Each entry needs to be restated exactly as written.
┄┄┄┄┄┄┄┄┄┄
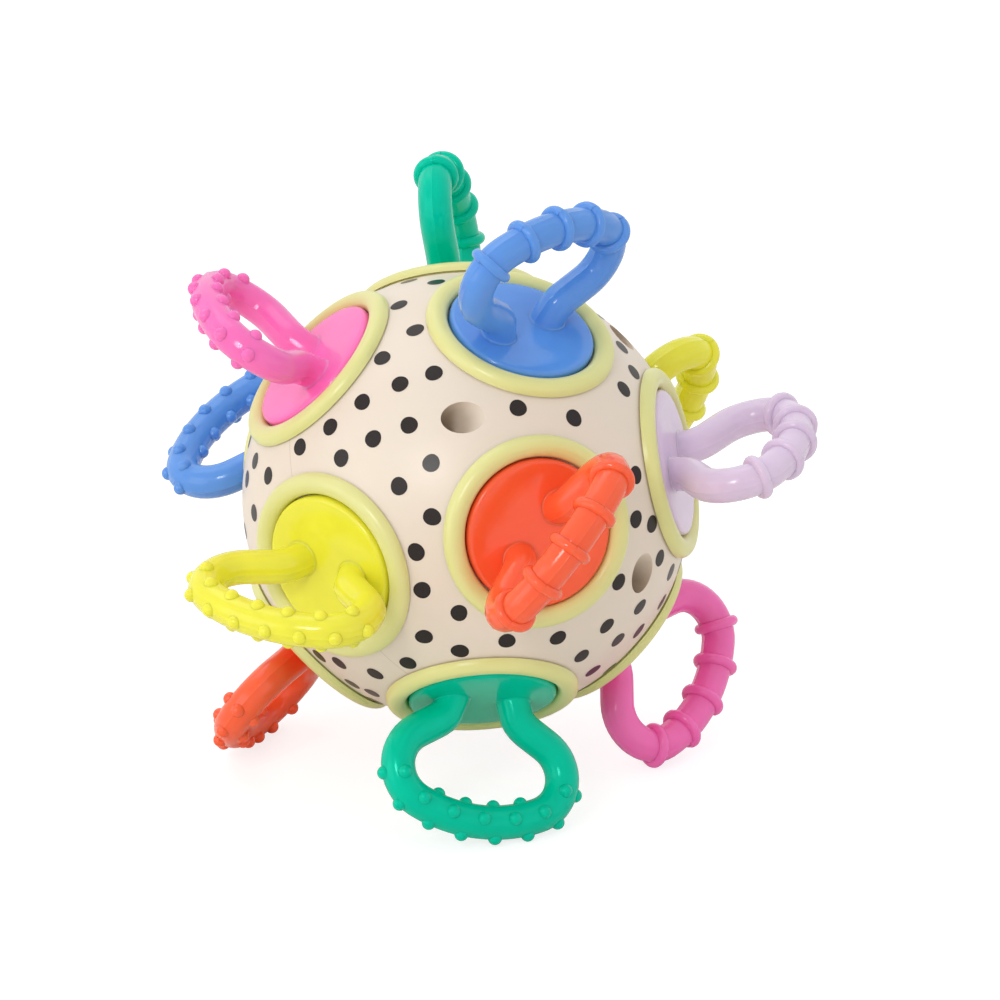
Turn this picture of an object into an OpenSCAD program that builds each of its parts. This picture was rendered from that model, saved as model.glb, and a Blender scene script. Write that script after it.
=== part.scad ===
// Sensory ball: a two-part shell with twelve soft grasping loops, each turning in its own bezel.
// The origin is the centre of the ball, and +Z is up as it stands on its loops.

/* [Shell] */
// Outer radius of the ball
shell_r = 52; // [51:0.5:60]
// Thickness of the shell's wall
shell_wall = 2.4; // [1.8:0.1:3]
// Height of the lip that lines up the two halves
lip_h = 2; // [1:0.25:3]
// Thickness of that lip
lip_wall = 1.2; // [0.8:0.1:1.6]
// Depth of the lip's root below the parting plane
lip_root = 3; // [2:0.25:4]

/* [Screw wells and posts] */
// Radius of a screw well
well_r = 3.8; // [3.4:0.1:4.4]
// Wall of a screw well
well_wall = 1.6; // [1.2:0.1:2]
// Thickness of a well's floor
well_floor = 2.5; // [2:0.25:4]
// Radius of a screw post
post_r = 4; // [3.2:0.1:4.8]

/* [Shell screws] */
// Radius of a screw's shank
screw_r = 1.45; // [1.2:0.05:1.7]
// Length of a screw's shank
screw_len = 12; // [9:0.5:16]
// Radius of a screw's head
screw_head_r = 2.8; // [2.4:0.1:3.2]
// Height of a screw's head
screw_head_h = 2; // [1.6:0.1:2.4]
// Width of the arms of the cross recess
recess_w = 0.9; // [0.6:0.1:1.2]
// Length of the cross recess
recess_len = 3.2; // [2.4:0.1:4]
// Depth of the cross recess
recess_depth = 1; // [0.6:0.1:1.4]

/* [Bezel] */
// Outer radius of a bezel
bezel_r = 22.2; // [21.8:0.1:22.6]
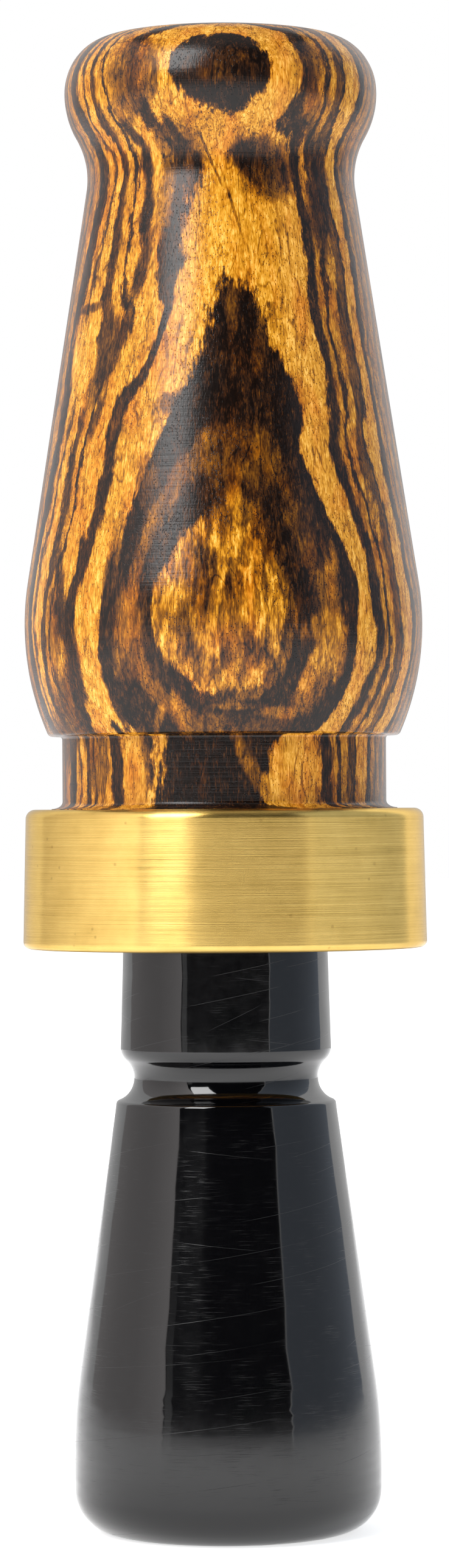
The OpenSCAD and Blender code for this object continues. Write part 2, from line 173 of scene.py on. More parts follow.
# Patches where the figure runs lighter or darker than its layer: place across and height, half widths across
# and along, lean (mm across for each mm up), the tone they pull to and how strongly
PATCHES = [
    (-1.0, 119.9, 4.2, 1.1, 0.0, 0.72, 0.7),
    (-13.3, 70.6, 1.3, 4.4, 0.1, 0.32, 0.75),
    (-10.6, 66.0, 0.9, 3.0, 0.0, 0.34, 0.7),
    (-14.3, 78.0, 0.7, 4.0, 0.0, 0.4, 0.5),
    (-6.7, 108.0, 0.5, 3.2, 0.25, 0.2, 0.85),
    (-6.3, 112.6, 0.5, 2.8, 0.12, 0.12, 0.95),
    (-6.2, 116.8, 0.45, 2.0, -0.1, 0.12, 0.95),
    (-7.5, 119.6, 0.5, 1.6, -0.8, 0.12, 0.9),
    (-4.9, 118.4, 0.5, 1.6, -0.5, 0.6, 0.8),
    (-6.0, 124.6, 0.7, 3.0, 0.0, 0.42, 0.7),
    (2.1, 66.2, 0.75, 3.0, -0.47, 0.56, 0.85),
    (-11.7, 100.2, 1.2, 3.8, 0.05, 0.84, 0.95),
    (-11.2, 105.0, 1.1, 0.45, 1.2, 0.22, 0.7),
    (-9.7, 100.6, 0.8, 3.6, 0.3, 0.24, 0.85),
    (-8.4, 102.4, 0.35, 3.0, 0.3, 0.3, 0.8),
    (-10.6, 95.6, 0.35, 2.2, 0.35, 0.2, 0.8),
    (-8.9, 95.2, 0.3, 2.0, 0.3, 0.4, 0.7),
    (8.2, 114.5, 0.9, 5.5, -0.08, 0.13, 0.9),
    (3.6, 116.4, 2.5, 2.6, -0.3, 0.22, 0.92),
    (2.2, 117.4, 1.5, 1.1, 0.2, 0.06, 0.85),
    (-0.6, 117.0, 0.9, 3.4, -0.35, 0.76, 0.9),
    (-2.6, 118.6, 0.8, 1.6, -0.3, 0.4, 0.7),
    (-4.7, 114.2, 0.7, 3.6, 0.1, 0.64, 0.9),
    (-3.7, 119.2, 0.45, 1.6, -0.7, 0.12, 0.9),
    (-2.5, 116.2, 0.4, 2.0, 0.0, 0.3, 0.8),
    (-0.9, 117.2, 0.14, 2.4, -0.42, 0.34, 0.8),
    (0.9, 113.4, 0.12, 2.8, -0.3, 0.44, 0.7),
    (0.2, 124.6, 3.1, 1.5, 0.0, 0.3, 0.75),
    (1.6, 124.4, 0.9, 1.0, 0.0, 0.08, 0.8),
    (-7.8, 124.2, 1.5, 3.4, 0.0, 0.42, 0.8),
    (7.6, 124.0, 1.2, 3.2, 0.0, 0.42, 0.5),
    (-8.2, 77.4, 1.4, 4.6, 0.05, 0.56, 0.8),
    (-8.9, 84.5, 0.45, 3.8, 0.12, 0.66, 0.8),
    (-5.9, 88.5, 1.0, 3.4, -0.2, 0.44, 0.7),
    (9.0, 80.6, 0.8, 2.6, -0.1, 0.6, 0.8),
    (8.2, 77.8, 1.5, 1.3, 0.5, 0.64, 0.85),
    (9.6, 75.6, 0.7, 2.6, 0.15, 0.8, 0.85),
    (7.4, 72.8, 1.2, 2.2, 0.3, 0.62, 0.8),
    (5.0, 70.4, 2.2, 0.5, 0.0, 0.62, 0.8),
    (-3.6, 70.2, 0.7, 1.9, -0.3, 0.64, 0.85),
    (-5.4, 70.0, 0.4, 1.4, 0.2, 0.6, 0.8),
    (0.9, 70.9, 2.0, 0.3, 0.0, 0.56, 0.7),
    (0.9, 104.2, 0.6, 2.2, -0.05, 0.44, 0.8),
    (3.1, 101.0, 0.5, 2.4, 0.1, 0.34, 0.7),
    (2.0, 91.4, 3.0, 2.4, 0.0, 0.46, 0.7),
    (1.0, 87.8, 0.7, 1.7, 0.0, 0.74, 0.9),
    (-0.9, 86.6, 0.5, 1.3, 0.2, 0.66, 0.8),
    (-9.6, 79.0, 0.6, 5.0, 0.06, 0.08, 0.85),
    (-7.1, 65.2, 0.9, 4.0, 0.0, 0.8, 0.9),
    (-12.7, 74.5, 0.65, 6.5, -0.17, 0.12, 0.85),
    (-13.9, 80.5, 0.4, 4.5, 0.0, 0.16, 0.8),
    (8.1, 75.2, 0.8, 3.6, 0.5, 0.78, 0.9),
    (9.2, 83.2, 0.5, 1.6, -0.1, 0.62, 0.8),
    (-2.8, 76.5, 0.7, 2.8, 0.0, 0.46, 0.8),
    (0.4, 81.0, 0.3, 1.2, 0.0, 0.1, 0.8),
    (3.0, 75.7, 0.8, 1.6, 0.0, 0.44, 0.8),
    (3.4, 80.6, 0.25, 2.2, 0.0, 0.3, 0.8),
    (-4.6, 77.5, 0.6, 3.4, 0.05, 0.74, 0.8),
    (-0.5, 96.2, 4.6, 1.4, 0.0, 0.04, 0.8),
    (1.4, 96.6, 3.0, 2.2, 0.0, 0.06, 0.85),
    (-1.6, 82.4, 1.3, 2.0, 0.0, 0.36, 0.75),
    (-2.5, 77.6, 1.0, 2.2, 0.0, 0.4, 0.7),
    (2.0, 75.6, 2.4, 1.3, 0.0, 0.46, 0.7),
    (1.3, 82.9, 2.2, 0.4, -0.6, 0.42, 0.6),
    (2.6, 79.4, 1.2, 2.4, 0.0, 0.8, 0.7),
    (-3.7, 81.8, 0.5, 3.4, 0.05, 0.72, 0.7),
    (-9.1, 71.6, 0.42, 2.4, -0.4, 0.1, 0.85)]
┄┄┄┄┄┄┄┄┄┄
■ Exercise solution
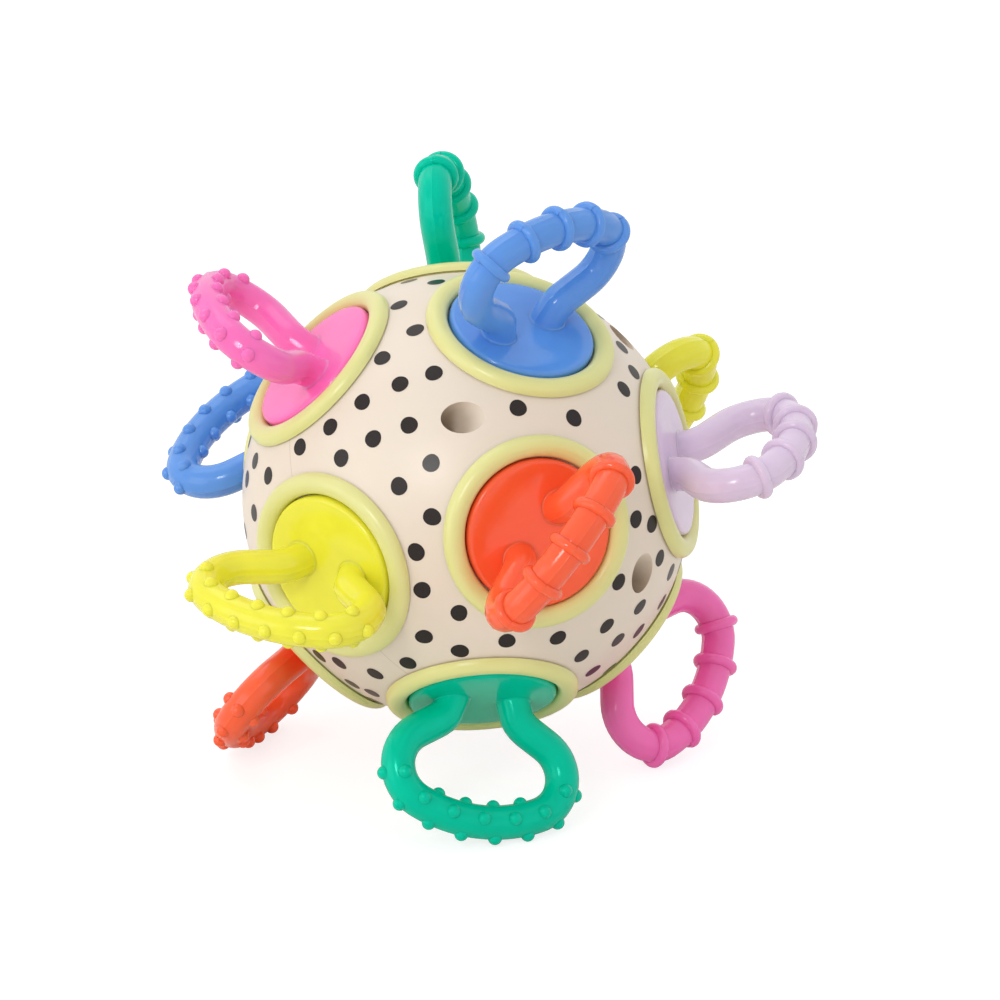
Turn this picture of an object into an OpenSCAD program that builds each of its parts. This picture was rendered from that model, saved as model.glb, and a Blender scene script. Write that script after it.
=== part.scad ===
// Sensory ball: a two-part shell with twelve soft grasping loops, each turning in its own bezel.
// The origin is the centre of the ball, and +Z is up as it stands on its loops.

/* [Shell] */
// Outer radius of the ball
shell_r = 52; // [51:0.5:60]
// Thickness of the shell's wall
shell_wall = 2.4; // [1.8:0.1:3]
// Height of the lip that lines up the two halves
lip_h = 2; // [1:0.25:3]
// Thickness of that lip
lip_wall = 1.2; // [0.8:0.1:1.6]
// Depth of the lip's root below the parting plane
lip_root = 3; // [2:0.25:4]

/* [Screw wells and posts] */
// Radius of a screw well
well_r = 3.8; // [3.4:0.1:4.4]
// Wall of a screw well
well_wall = 1.6; // [1.2:0.1:2]
// Thickness of a well's floor
well_floor = 2.5; // [2:0.25:4]
// Radius of a screw post
post_r = 4; // [3.2:0.1:4.8]

/* [Shell screws] */
// Radius of a screw's shank
screw_r = 1.45; // [1.2:0.05:1.7]
// Length of a screw's shank
screw_len = 12; // [9:0.5:16]
// Radius of a screw's head
screw_head_r = 2.8; // [2.4:0.1:3.2]
// Height of a screw's head
screw_head_h = 2; // [1.6:0.1:2.4]
// Width of the arms of the cross recess
recess_w = 0.9; // [0.6:0.1:1.2]
// Length of the cross recess
recess_len = 3.2; // [2.4:0.1:4]
// Depth of the cross recess
recess_depth = 1; // [0.6:0.1:1.4]

/* [Bezel] */
// Outer radius of a bezel
bezel_r = 22.2; // [21.8:0.1:22.6]
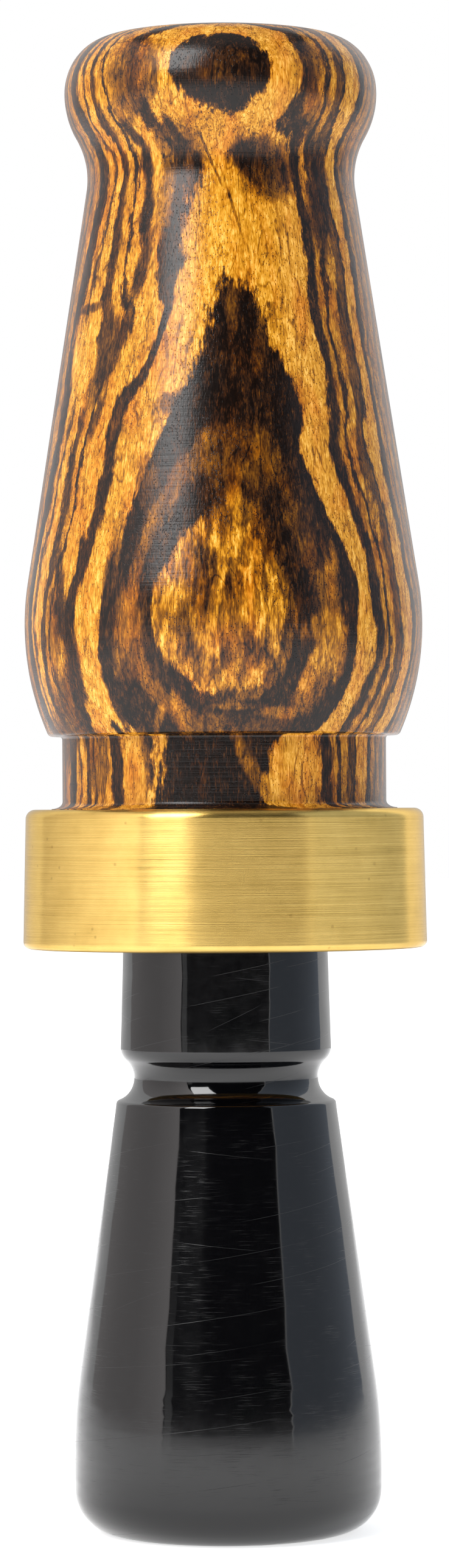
The OpenSCAD and Blender code for this object continues. Write part 2, from line 173 of scene.py on. More parts follow.
# Patches where the figure runs lighter or darker than its layer: place across and height, half widths across
# and along, lean (mm across for each mm up), the tone they pull to and how strongly
PATCHES = [
    (-1.0, 119.9, 4.2, 1.1, 0.0, 0.72, 0.7),
    (-13.3, 70.6, 1.3, 4.4, 0.1, 0.32, 0.75),
    (-10.6, 66.0, 0.9, 3.0, 0.0, 0.34, 0.7),
    (-14.3, 78.0, 0.7, 4.0, 0.0, 0.4, 0.5),
    (-6.7, 108.0, 0.5, 3.2, 0.25, 0.2, 0.85),
    (-6.3, 112.6, 0.5, 2.8, 0.12, 0.12, 0.95),
    (-6.2, 116.8, 0.45, 2.0, -0.1, 0.12, 0.95),
    (-7.5, 119.6, 0.5, 1.6, -0.8, 0.12, 0.9),
    (-4.9, 118.4, 0.5, 1.6, -0.5, 0.6, 0.8),
    (-6.0, 124.6, 0.7, 3.0, 0.0, 0.42, 0.7),
    (2.1, 66.2, 0.75, 3.0, -0.47, 0.56, 0.85),
    (-11.7, 100.2, 1.2, 3.8, 0.05, 0.84, 0.95),
    (-11.2, 105.0, 1.1, 0.45, 1.2, 0.22, 0.7),
    (-9.7, 100.6, 0.8, 3.6, 0.3, 0.24, 0.85),
    (-8.4, 102.4, 0.35, 3.0, 0.3, 0.3, 0.8),
    (-10.6, 95.6, 0.35, 2.2, 0.35, 0.2, 0.8),
    (-8.9, 95.2, 0.3, 2.0, 0.3, 0.4, 0.7),
    (8.2, 114.5, 0.9, 5.5, -0.08, 0.13, 0.9),
    (3.6, 116.4, 2.5, 2.6, -0.3, 0.22, 0.92),
    (2.2, 117.4, 1.5, 1.1, 0.2, 0.06, 0.85),
    (-0.6, 117.0, 0.9, 3.4, -0.35, 0.76, 0.9),
    (-2.6, 118.6, 0.8, 1.6, -0.3, 0.4, 0.7),
    (-4.7, 114.2, 0.7, 3.6, 0.1, 0.64, 0.9),
    (-3.7, 119.2, 0.45, 1.6, -0.7, 0.12, 0.9),
    (-2.5, 116.2, 0.4, 2.0, 0.0, 0.3, 0.8),
    (-0.9, 117.2, 0.14, 2.4, -0.42, 0.34, 0.8),
    (0.9, 113.4, 0.12, 2.8, -0.3, 0.44, 0.7),
    (0.2, 124.6, 3.1, 1.5, 0.0, 0.3, 0.75),
    (1.6, 124.4, 0.9, 1.0, 0.0, 0.08, 0.8),
    (-7.8, 124.2, 1.5, 3.4, 0.0, 0.42, 0.8),
    (7.6, 124.0, 1.2, 3.2, 0.0, 0.42, 0.5),
    (-8.2, 77.4, 1.4, 4.6, 0.05, 0.56, 0.8),
    (-8.9, 84.5, 0.45, 3.8, 0.12, 0.66, 0.8),
    (-5.9, 88.5, 1.0, 3.4, -0.2, 0.44, 0.7),
    (9.0, 80.6, 0.8, 2.6, -0.1, 0.6, 0.8),
    (8.2, 77.8, 1.5, 1.3, 0.5, 0.64, 0.85),
    (9.6, 75.6, 0.7, 2.6, 0.15, 0.8, 0.85),
    (7.4, 72.8, 1.2, 2.2, 0.3, 0.62, 0.8),
    (5.0, 70.4, 2.2, 0.5, 0.0, 0.62, 0.8),
    (-3.6, 70.2, 0.7, 1.9, -0.3, 0.64, 0.85),
    (-5.4, 70.0, 0.4, 1.4, 0.2, 0.6, 0.8),
    (0.9, 70.9, 2.0, 0.3, 0.0, 0.56, 0.7),
    (0.9, 104.2, 0.6, 2.2, -0.05, 0.44, 0.8),
    (3.1, 101.0, 0.5, 2.4, 0.1, 0.34, 0.7),
    (2.0, 91.4, 3.0, 2.4, 0.0, 0.46, 0.7),
    (1.0, 87.8, 0.7, 1.7, 0.0, 0.74, 0.9),
    (-0.9, 86.6, 0.5, 1.3, 0.2, 0.66, 0.8),
    (-9.6, 79.0, 0.6, 5.0, 0.06, 0.08, 0.85),
    (-7.1, 65.2, 0.9, 4.0, 0.0, 0.8, 0.9),
    (-12.7, 74.5, 0.65, 6.5, -0.17, 0.12, 0.85),
    (-13.9, 80.5, 0.4, 4.5, 0.0, 0.16, 0.8),
    (8.1, 75.2, 0.8, 3.6, 0.5, 0.78, 0.9),
    (9.2, 83.2, 0.5, 1.6, -0.1, 0.62, 0.8),
    (-2.8, 76.5, 0.7, 2.8, 0.0, 0.46, 0.8),
    (0.4, 81.0, 0.3, 1.2, 0.0, 0.1, 0.8),
    (3.0, 75.7, 0.8, 1.6, 0.0, 0.44, 0.8),
    (3.4, 80.6, 0.25, 2.2, 0.0, 0.3, 0.8),
    (-4.6, 77.5, 0.6, 3.4, 0.05, 0.74, 0.8),
    (-0.5, 96.2, 4.6, 1.4, 0.0, 0.04, 0.8),
    (1.4, 96.6, 3.0, 2.2, 0.0, 0.06, 0.85),
    (-1.6, 82.4, 1.3, 2.0, 0.0, 0.36, 0.75),
    (-2.5, 77.6, 1.0, 2.2, 0.0, 0.4, 0.7),
    (2.0, 75.6, 2.4, 1.3, 0.0, 0.46, 0.7),
    (1.3, 82.9, 2.2, 0.4, -0.6, 0.42, 0.6),
    (2.6, 79.4, 1.2, 2.4, 0.0, 0.8, 0.7),
    (-3.7, 81.8, 0.5, 3.4, 0.05, 0.72, 0.7),
    (-9.1, 71.6, 0.42, 2.4, -0.4, 0.1, 0.85)]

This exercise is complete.